While the Protocol has been ratified by the EC (though not by the US, Canada and Argentina), it is only as strong as the national laws and policies required for its implementation. This is the terrain on which European unions must now intervene.

The Protocol provides for the establishment of a Compliance Committee, to be elected by countries that have ratified the Protocol. The Compliance Committee will monitor the implementation of the Biosafety Protocol, investigate non-compliance and resolve disputes. Food unions must insist that they be involved in the establishment of this Committee, and participate actively in its work. Who, if not the unions directly involved in the transport, cultivation and processing of food, is more centrally placed to carry out the monitoring procedures?

The Biosafety Protocol also provides for the creation of a comprehensive liability and redress regime, which includes compensation for losses or damage caused by GMO contamination. Massive GMO contamination is already a fact, not a theoretical possibility. Since the companies know that GMO contamination through transport, cultivation and processing is unavoidable, the threat of serious financial liability has successfully deterred GMO commercialization in the UK and other countries. There should be no delay in preparing a strict liability regime at European level – before the WTO imposes its own sanctions against legitimate action to defend the precautionary principle. Here as well, unions have a vital stake and a claim to involvement at every level.

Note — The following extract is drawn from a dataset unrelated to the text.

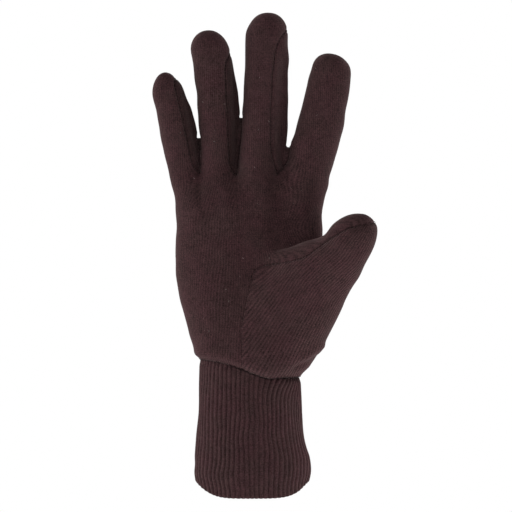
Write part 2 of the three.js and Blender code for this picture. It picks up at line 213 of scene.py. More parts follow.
@dataclass
class HandForm:
    """The outer form of the filled-out hand as a distance field, in millimetres."""

    cuff_length: float = 75
    palm_length: float = 102
    palm_width: float = 82
    palm_depth: float = 32
    palm_power: float = 2.6
    palm_dome: float = 12
    palm_top: float = 2
    thumb_rise: float = 76
    thumb_reach: float = 62
    thumb_forward: float = 34
    thumb_width: float = 27
    thumb_depth: float = 24
    thumb_dome: float = 0.2
    thumb_end: float = 1.035
    thumb_power: float = 2.2
    thumb_base: tuple[float, float, float] = (0.14, -0.03, 0)
    thumb_tip: tuple[float, float, float] = (0.99, -0.99, 1.02)
    web_start: tuple[float, float, float] = (0.1, -0.29, 0.7)
    web_end: tuple[float, float, float] = (0.52, -0.56, 0.77)
    web_radius: float = 4.8
    web_blend: float = 5
    finger_curl: float = 5
    foot_start: float = -0.28
    foot_end: float = 0.35
    foot_dome: float = 12
    finger_power: float = 2.15
    finger_depth_share: float = 0.9
    web_fillet: float = 5
    web_fade: float = 11
    touch_web: float = 6
    touch_free: float = 0.3
    recess_ramp: tuple[float, float] = (-0.3, 6)
    recess_root: float = 1.5
    recess_loss: float = 0.8
    recess_front: float = 4
    recess_start: tuple[float, float] = (-0.03, 0.06)
    recess_fade: float = 0.3
    pinch_gap: tuple[float, float] = (2, 9)
    pinch_top: tuple[float, float] = (-4, 5)
    pinch_bottom: tuple[float, float] = (-16, -8)
    thumb_fillet_low: float = 16
    thumb_fillet_high: float = 2
    fillet_slope: float = 0.15
    fillet_span: tuple[float, float] = (-66, -50)

    palm_sections = Table(
        "height left right front back",
        (-0.24, 0.70, 0.66, 1.27, 1.27),
        (-0.09, 0.71, 0.67, 1.28, 1.28),
        (0.0, 0.76, 0.74, 1.27, 1.25),
        (0.1, 0.81, 0.81, 1.18, 1.16),
        (0.21, 0.88, 0.85, 1.08, 1.06),
        (0.31, 0.96, 0.89, 1.03, 1.0),
        (0.42, 1.01, 0.92, 1.0, 0.97),
        (0.54, 1.03, 0.94, 0.98, 0.95),
        (0.7, 1.01, 0.94, 0.92, 0.9),
        (0.82, 1.02, 0.945, 0.82, 0.82),
        (0.91, 1.01, 0.98, 0.68, 0.7),
        (0.98, 1.02, 1.03, 0.52, 0.54),
        (1.02, 0.98, 1.0, 0.4, 0.42),
    )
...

The de facto moratorium ended on May 19 when the European Commission authorized canned imports of Syngenta’s GMO sweet corn. GMO seed companies will be the first to benefit from this breach, and already have their applications in line for approval. The EC is thus fighting and retreating at the same time. Its reluctance to draw the consequences of its own submission should not deter the trade union movement and its allies from doing so. By calling into question the WTO’s legitimacy to adjudicate in disputes involving fundamental rights, the EC has given a signal for action which goes beyond its limited goal of fending off WTO sanctions. We should use the opportunity to push for a GMO moratorium which is genuine both in name and in fact.


**The argument is set out in the IUF April 2004 paper Towards a Rights-Based Multilateralism for the World Food System.